Most analysts say her absence has cleared the way for justice minister Emmerson Mnangagwa, a hardline Mugabe loyalist known as ‘The Crocodile’, to position himself to take over when Mugabe finally succumbs to mortality.

However, Mnangagwa refused to be drawn on his prospects.

“Until Thursday,” he told Reuters at the end of Mugabe’s closing congress address. “It is unfinished work.”

In the interim, the nation of 13 million people will have no designated successor, a recipe for serious political instability should Mugabe be incapacitated or worse.

“He wants to convey the message that all now resides with him,” said Eldred Masunungure, a political science professor at the University of Zimbabwe. “But it’s basically a bad way of running a country or a governing party.”

The only other sworn-in senior member of ZANU-PF is his wife.

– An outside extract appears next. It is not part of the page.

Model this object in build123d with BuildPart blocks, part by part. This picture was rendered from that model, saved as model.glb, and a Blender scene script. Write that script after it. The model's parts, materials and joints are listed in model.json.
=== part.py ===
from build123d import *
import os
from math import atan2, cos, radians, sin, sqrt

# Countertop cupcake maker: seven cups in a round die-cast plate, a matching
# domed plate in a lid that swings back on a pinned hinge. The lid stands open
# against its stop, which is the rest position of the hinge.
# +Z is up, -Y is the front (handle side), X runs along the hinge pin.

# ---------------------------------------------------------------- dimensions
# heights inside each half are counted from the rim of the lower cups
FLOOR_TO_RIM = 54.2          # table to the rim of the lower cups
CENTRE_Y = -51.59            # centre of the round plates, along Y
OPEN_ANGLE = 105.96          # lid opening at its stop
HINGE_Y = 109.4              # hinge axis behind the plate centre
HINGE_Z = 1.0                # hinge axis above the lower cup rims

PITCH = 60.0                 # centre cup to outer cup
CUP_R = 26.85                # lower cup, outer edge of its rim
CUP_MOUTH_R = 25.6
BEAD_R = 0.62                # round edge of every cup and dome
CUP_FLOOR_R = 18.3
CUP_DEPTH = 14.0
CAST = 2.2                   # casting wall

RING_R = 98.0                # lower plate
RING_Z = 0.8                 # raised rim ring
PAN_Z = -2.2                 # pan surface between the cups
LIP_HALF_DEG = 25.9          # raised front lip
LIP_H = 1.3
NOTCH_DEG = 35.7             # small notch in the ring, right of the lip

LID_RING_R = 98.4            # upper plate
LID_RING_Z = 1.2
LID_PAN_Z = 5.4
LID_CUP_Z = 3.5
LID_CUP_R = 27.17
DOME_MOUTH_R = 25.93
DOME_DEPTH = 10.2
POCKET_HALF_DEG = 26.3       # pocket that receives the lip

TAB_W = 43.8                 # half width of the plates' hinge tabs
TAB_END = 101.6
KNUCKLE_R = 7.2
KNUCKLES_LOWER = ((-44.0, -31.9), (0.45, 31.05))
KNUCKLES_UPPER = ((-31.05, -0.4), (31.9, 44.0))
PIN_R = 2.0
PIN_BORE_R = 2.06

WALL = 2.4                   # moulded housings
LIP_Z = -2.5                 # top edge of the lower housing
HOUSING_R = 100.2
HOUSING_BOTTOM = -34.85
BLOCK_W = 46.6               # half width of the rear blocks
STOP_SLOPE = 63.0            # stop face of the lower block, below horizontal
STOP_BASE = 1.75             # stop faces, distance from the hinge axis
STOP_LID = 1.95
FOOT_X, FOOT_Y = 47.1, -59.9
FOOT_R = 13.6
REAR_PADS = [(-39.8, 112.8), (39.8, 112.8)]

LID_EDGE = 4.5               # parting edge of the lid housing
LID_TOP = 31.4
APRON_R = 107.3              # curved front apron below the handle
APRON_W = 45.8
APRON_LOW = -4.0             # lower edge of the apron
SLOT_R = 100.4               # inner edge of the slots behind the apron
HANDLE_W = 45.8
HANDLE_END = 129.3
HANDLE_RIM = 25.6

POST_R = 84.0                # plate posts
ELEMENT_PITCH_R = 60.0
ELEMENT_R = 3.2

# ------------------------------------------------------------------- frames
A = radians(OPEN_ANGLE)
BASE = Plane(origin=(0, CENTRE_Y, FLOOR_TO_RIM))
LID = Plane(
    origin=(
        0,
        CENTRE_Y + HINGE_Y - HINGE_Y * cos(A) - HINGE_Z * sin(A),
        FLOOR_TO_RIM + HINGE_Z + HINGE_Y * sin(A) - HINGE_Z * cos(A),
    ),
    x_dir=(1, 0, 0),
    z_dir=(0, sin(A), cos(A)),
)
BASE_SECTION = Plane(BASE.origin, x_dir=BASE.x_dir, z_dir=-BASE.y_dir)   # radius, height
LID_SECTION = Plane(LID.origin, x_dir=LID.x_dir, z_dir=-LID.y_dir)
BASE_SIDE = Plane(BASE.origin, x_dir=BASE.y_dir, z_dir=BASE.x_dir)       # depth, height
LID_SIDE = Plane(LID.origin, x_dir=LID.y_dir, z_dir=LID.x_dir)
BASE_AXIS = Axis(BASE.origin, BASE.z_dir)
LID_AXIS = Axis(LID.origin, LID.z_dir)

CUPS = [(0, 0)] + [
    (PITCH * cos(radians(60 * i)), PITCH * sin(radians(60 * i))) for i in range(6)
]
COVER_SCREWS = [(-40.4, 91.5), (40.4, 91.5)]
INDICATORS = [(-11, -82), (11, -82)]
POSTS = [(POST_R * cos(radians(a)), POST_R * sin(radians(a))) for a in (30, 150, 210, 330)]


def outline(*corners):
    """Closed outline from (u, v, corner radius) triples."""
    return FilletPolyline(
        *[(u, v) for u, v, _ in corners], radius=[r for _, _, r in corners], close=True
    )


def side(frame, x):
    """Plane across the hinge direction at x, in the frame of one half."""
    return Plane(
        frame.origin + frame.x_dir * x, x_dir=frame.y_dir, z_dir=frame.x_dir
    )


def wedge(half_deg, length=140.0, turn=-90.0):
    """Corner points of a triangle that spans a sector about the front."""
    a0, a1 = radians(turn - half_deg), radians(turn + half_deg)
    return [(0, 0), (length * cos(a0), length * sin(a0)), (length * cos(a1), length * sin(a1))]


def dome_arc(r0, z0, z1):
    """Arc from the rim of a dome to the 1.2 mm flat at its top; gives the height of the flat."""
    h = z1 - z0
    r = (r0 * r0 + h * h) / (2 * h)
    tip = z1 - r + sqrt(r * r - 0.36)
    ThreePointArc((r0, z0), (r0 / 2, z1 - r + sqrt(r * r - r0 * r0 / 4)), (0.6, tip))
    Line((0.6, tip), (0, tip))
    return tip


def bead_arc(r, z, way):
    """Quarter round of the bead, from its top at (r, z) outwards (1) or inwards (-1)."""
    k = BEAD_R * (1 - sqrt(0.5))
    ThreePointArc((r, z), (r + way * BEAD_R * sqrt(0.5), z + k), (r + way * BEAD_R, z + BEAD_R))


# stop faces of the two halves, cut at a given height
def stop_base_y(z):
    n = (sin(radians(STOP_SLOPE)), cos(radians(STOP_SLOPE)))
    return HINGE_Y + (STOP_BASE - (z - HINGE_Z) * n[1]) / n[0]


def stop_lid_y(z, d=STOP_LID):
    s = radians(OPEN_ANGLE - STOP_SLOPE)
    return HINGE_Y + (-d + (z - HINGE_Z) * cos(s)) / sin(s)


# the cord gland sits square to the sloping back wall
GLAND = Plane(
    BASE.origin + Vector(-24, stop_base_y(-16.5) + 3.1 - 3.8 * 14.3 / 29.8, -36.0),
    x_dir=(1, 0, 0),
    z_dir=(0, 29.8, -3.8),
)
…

Analysts say that without the protective aegis of her husband, the 49-year-old one-time government typist does not enjoy popular support in the party, having played no part in the 1970s liberation struggle against white colonial rule.

The inconclusive outcome to congress has only added to the political uncertainty in a country grappling with the after-effects of an economic meltdown that critics blame on decades of mismanagement by Mugabe.

His controversial policies, including the seizure of white-owned commercial farms for landless blacks, have alienated Western donors and governments, who also accuse the veteran leader of rigging elections since 2000 to stay in power.